The USMNT's players reiterated that on Friday night. There would be celebrations and little moments of reflections, yes, but soon after, it was back to work. Balogun was going to watch Netflix. Adams would briefly enjoy the New York Knicks' NBA Finals triumph before getting back to work. The team would spend some time with family, recenter and then look towards Australia, who captured the hearts of their own country with a 2-0 win over Turkey to start their tournament run.
The show goes on, then, but there's no overstating how well that show started. You get one chance at a first impression, and the USMNT knocked theirs out of the park.
“Now,” Pochettino told FOX, “[people] realize that soccer here in America is massive. It’s big. Be careful, other sports.”

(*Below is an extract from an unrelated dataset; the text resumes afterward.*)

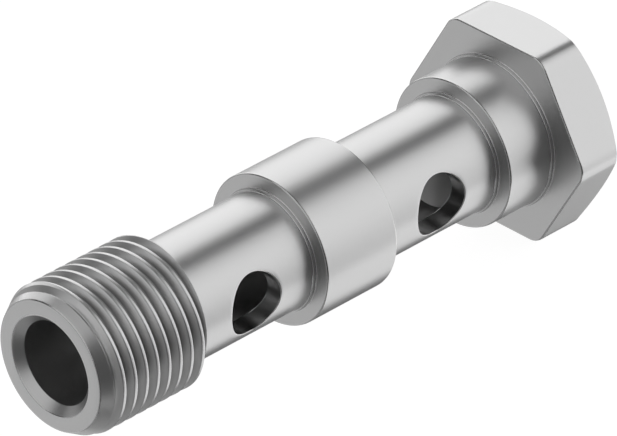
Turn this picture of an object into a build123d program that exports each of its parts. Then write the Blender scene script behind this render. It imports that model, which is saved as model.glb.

That, ultimately, will be the lasting legacy of the win over Paraguay, a game that might go down as the most important game in the USMNT's history. Given the benefit of hindsight, it could also go down as the spark, the one that won over a country long treated as unwinnable and the one that showed the next generation of fans what it means to believe.
Of course, it's just a start. Of course, there's more World Cup left to be played. And, of course, the tests will get harder from this point forward, because they always do in a World Cup. The truth is, though, that more people will be along for the ride for those tests, and the reason why will be because they were captured by what they saw on Friday night.